Triage with the score, decide with the record. Use the confidence detector to rank a queue, not to convict. Anything above your threshold goes to review; anything that gets actioned generates a retained artifact — the file hash, the detector version and date, and the specific acoustic features cited. If you cannot reproduce the verdict from the artifact six months later, it was never evidence.
Keep a human in the loop before action, not after complaint. A trained listener checking the top of the flagged queue catches the obvious false positives — the lo-fi bedroom recording the model mistook for synthetic because it was loud and bandlimited — before the takedown goes out. This is slower and it costs money. It is also the difference between a defensible process and a liability.
Demand provenance from both directions. Where you can, ask submitters for session evidence: stems, project files, raw multitracks at 48kHz. A real session has artifacts a render does not — punch-ins, comp edits, room noise that moves. None of this is dispositive on its own, but it stacks with the detector output into something that holds.

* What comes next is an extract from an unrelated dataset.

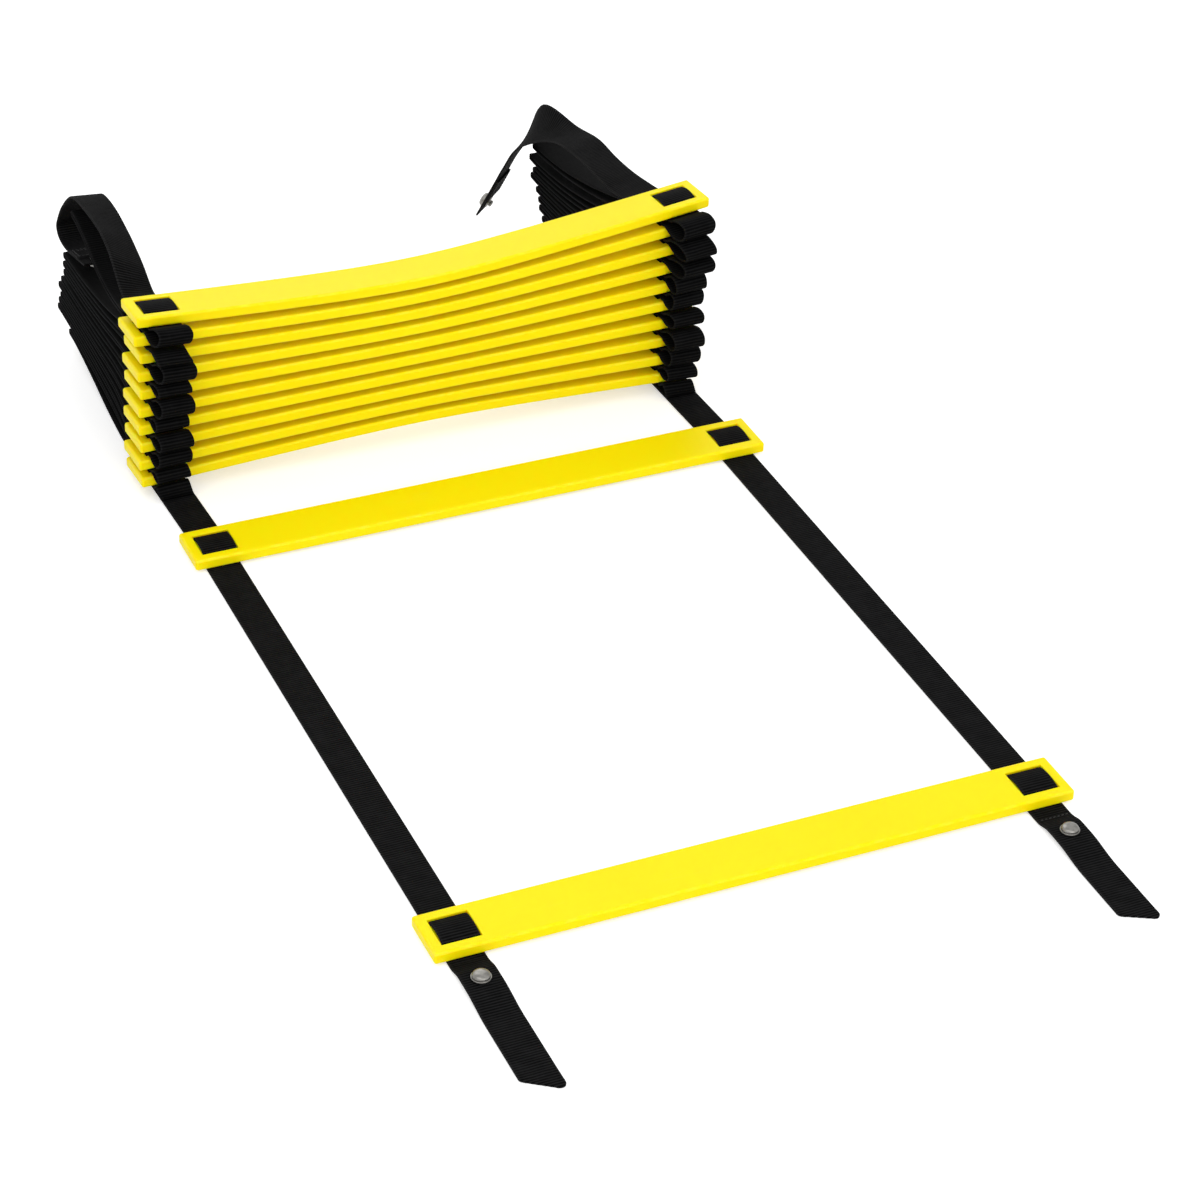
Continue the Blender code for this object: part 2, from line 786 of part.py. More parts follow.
def rung_place(number):
    """Middle of a rung's underside in the ladder's own frame."""
    if number == 1:
        return (0, 0, FLOOR_RUNG_HEIGHT)
    if number == 2:
        return (0, RUNG_SPACING, FLOOR_RUNG_HEIGHT)
    return (layer_shift(number), STACK_DISTANCE, layer_height(number, 0, 0))


def make_rung(number, plain, slot):
    mesh = plain.copy()
    mesh.name = f"rung_{number:02d}"
    for point in mesh.vertices:
        if number < FIRST_STACKED:
            point.co.z += FLOOR_RUNG_HEIGHT
            point.co.y += RUNG_SPACING * (number - 1)
        else:
            point.co.z += layer_height(number, point.co.x, point.co.y)
            point.co.x += layer_shift(number)
            point.co.y += STACK_DISTANCE
    mesh.shade_smooth()
    return new_object(mesh.name, mesh, slot, rung_place(number))


# The flat straps


def flat_pair(side, y, z=FLAT):
    centre = side * STRAP_OFFSET
    return ((centre - HALF_STRAP, y, z), (centre + HALF_STRAP, y, z))


def front_tail_stations(side, snap):
    short = FRONT_TAIL_SHORT if side < 0 else FRONT_TAIL_SHORT_RIGHT
    long = FRONT_TAIL_LONG if side < 0 else FRONT_TAIL_LONG_RIGHT
    lift = SOCKET_HEIGHT + GAP + FLAT
    rise = SNAP_RISE_LENGTH - SNAP_FLAT_LENGTH
    fall = SNAP_FALL_LENGTH - SNAP_FLAT_LENGTH
    made = [flat_pair(side, TAIL_HINGE - HALF_GAP)]
    for share in (1, 0.75, 0.5, 0.25, 0):
        height = lift + eased(share) * (FLAT - lift)
        made.append(flat_pair(side, -snap + SNAP_FLAT_LENGTH + share * rise, height))
    for share in (0, 0.25, 0.5, 0.75, 1):
        height = lift + eased(share) * (FLAT - lift)
        made.append(flat_pair(side, -snap - SNAP_FLAT_LENGTH - share * fall, height))
    centre = side * STRAP_OFFSET
    made.append(((centre - HALF_STRAP, -short, FLAT), (centre + HALF_STRAP, -long, FLAT)))
    return made


def hump_piece_stations(side, rung_line):
    centre = side * STRAP_OFFSET
    made = []
    for y, z in hump_path(False):
        place = (rung_line + y, z + FLOOR_RUNG_HEIGHT)
        made.append(((centre - HALF_STRAP, *place), (centre + HALF_STRAP, *place)))
    return made


def seated(mesh, frame, clearance):
    mesh.transform(frame @ Matrix.Translation((0, 0, clearance)))
    return mesh


def build_side(name, webbing, nickel):
    side = SIDES[name]
    snap = FRONT_SNAP_LEFT if side < 0 else FRONT_SNAP_RIGHT
    bay_pivot = (side * STRAP_OFFSET, BAY_HINGE, STRAP_THICKNESS)
    tail_pivot = (side * STRAP_OFFSET, TAIL_HINGE, STRAP_THICKNESS)
    stack_pivot = (side * STRAP_OFFSET + STACK_SHIFT, STACK_DISTANCE, 0)

    # Front tail and its snap
    lift = SOCKET_HEIGHT + GAP + FLAT
    at_snap = frame_at((side * STRAP_OFFSET, -snap, lift), (1, 0, 0), (0, 1, 0))
    tail = drilled(strip_mesh("tail", front_tail_stations(side, snap)), at_snap)
    new_object(f"{name}_front_tail", tail, webbing, tail_pivot)
    post = STRAP_THICKNESS + 2 * GAP + SOCKET_HEIGHT / 2
    cap = seated(turned_mesh("cap", cap_outline(post)), at_snap, FLAT + GAP)
    new_object(f"{name}_front_snap_cap", cap, nickel, tail_pivot)
    socket = seated(turned_mesh("socket", socket_outline()), at_snap, -lift)
    new_object(f"{name}_front_snap_socket", socket, nickel, tail_pivot)

    # Flat runs of the first bay and under the stack
    bay = [flat_pair(side, TAIL_HINGE + HALF_GAP), flat_pair(side, BAY_HINGE - HALF_GAP)]
    new_object(f"{name}_bay_run", strip_mesh("bay", bay), webbing, bay_pivot)
    back = side * STRAP_OFFSET + STACK_SHIFT
    base = [
        flat_pair(side, BAY_HINGE + HALF_GAP),
        flat_pair(side, RUNG_SPACING + HALF_WIDTH),
        ((back - HALF_STRAP, STACK_DISTANCE, FLAT), (back + HALF_STRAP, STACK_DISTANCE, FLAT)),
        ((back - HALF_STRAP, BASE_RUN_END, FLAT), (back + HALF_STRAP, BASE_RUN_END, FLAT)),
    ]
    new_object(f"{name}_base_run", strip_mesh("base", base), webbing, bay_pivot)
    for number, line in ((1, 0), (2, RUNG_SPACING)):
        pivot = (side * STRAP_OFFSET, line, FLOOR_RUNG_HEIGHT)
        hump = strip_mesh("hump", hump_piece_stations(side, line))
        new_object(f"{name}_hump_{number:02d}", hump, webbing, pivot)

    # Folds through the stack
    for layer in range(FIRST_STACKED - 1, RUNG_COUNT):
        stations = fold_stations(side, layer)
        own_gaps[f"{name}_fold_{layer:02d}"] = own_gap(stations)
        fold = strip_mesh("fold", stations)
        new_object(f"{name}_fold_{layer:02d}", fold, webbing, stack_pivot)

    # Rear tail and its snap
    edges = rear_tail_stations(side)
    own_gaps[f"{name}_rear_tail"] = own_gap(edges)
    last = Vector(edges[-1][0]).lerp(Vector(edges[-1][1]), 0.5)
    before = Vector(edges[-2][0]).lerp(Vector(edges[-2][1]), 0.5)
    along = (last - before).normalized()
    across = Vector(edges[-1][1]) - Vector(edges[-1][0])
    at_end = frame_at(last - along * REAR_SNAP_INSET, across, along)
    tail = drilled(strip_mesh("tail", edges), at_end)
    new_object(f"{name}_rear_tail", tail, webbing, stack_pivot)
    post = STRAP_THICKNESS + 2 * GAP + STUD_HEIGHT / 2
    cap = seated(turned_mesh("cap", cap_outline(post)), at_end, FLAT + GAP)
    new_object(f"{name}_rear_snap_cap", cap, nickel, stack_pivot)
    stud = seated(turned_mesh("stud", stud_outline()), at_end, -(FLAT + GAP))
    new_object(f"{name}_rear_snap_stud", stud, nickel, stack_pivot)


def settle_on_origin():
    """The row's origin is the middle of the part's box, at its base."""
    low = np.full(3, np.inf)
    high = np.full(3, -np.inf)
    for found in bpy.context.scene.collection.objects:
        for point in found.data.vertices:
            place = np.array(found.location + point.co)
            low = np.minimum(low, place)
            high = np.maximum(high, place)
    shift = Vector((-(low[0] + high[0]) / 2, -(low[1] + high[1]) / 2, -low[2]))
    for found in bpy.context.scene.collection.objects:
        found.location += shift
    return shift, high - low


clear_scene()
yellow = material("yellow_plastic", (1.0, 0.84, 0.0), 0.42, 0.0)
webbing = material("black_webbing", (0.007, 0.007, 0.008), 0.85, 0.0)
nickel = material("nickel", (0.62, 0.60, 0.56), 0.32, 1.0)

own_gaps = {}
plain = plain_rung()
for number in range(1, RUNG_COUNT + 1):
    make_rung(number, plain, yellow)
bpy.data.meshes.remove(plain)
for name in SIDES:
    build_side(name, webbing, nickel)
shift, size = settle_on_origin()
print("size", [round(float(side), 4) for side in size])
print("shift", [round(value, 5) for value in shift])
print("bay hinge", round(BAY_HINGE + shift.y, 5), round(STRAP_THICKNESS + shift.z, 5))
print("tail hinge", round(TAIL_HINGE + shift.y, 5))
lines = {"rung 1": 0, "rung 2": RUNG_SPACING, "stack": STACK_DISTANCE}
print("lines", {name: round(place + shift.y, 5) for name, place in lines.items()})
print("least gap of a strap to itself", min((round(gap, 5), name) for name, gap in own_gaps.items()))
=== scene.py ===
# %% [markdown]
# # A folding agility ladder
#
# Twelve flat plastic rungs on two webbing straps. The first bay is laid out on the floor and the
# other ten rungs are folded up in a stack, with the straps in long loops behind it and short rolls
# in front of it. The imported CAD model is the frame: every piece made here takes its place from it,
# and most of them move with one of its bodies.

# %% The frame
import math

import bmesh
import bpy
import numpy as np
from mathutils import Matrix, Vector


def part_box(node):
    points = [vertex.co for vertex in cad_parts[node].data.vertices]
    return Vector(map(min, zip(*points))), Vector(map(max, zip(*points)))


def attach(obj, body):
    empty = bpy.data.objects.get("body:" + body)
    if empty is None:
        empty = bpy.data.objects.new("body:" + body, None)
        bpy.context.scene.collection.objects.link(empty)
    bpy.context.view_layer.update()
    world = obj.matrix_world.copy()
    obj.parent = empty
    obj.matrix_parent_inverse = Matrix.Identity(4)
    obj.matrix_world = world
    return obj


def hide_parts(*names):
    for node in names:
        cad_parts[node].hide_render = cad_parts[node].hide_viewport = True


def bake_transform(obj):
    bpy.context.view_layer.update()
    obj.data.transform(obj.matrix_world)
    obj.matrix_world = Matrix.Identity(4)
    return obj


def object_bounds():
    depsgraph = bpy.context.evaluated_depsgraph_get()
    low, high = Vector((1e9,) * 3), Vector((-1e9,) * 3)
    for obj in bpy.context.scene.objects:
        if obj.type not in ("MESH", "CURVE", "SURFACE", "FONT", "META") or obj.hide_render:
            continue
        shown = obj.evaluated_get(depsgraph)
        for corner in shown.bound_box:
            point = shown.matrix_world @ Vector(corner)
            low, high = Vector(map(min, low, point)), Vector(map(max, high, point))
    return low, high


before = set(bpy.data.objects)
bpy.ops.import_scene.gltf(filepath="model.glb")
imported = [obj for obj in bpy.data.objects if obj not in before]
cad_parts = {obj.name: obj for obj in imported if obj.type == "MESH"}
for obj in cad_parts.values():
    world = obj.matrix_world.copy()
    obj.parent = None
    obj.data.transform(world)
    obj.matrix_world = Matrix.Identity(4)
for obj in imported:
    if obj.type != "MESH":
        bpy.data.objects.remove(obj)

cad_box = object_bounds()
print("CAD box", [round(value, 4) for corner in cad_box for value in corner])

# %% [markdown]
# ## Sizes
#
# The sizes are the CAD model's own, in metres. The ladder's zero is the middle of the front rung on
# the floor: X along the rungs, Y back along the straps, Z up. The front rung's box says where that
# zero lies in the frame, so nothing has to be fitted by eye.

# %% Sizes of the ladder
RUNG_COUNT = 12
FIRST_STACKED = 3
RUNG_LENGTH = 0.430
RUNG_WIDTH = 0.039
RUNG_THICKNESS = 0.008
RUNG_ROUNDING = 0.0018
RUNG_SPACING = 0.445
SHORT_BAY = 0.1028
STACK_DISTANCE = RUNG_SPACING + SHORT_BAY
STACK_SHIFT = -0.003
LAYER_SHIFT = 0.004
LAYER_SHIFT_SHARES = {
    3: -0.65, 4: -0.95, 5: -0.60, 6: -0.65, 7: -0.55, 8: -0.15, 9: -0.35, 10: 0.15, 11: -0.70,
}
STRAP_WIDTH = 0.0245
STRAP_THICKNESS = 0.0015
WINDOW_INSET = 0.020
STRAP_OFFSET = RUNG_LENGTH / 2 - WINDOW_INSET
GAP = 0.0003
GAP_UNDER = 0.0006
GAP_OVER_BRIDGE = 0.0005
GAP_OVER_RUNG = 0.0008
HINGE_GAP = 0.00285
WINDOW_DEPTH = 0.0246
WINDOW_ACROSS = 0.0256
BRIDGE_WIDTH = 0.0178
BRIDGE_DROP = 0.0022
HALF_WIDTH = RUNG_WIDTH / 2
HALF_STRAP = STRAP_WIDTH / 2
FLAT = STRAP_THICKNESS / 2
FLOOR_RUNG_HEIGHT = STRAP_THICKNESS + GAP
SLOT_LINE = (WINDOW_DEPTH + BRIDGE_WIDTH) / 4
UNDER = -(GAP_UNDER + FLAT)
OVER = RUNG_THICKNESS - BRIDGE_DROP + GAP_OVER_BRIDGE + FLAT
RETURN = RUNG_THICKNESS + GAP_OVER_RUNG + FLAT
SECOND_FLAT = STRAP_THICKNESS + GAP + FLAT
TAIL_HINGE = -(HALF_WIDTH + HINGE_GAP)
BAY_HINGE = RUNG_SPACING + TAIL_HINGE
SIDES = {"left": -1, "right": 1}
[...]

Assume the generators win the arms race on any given week. Build the process so it survives the detector being wrong, because periodically it will be.
Who this is for
Rights managers and compliance officers who will eventually have to defend a verdict to someone with a lawyer. If your decisions never get challenged, a raw confidence score may be all you need, and you can skip the overhead. The moment money or reputation rides on a single call, the overhead is the product.
One thing to try this week
Pull the last five tracks your team flagged as AI-generated and try to reconstruct each verdict from scratch — file, model version, the features that drove it. If you can rebuild three of five into something you would hand to opposing counsel, your process is most of the way there. If you can rebuild zero, you have a number, not a case, and now you know what to fix first.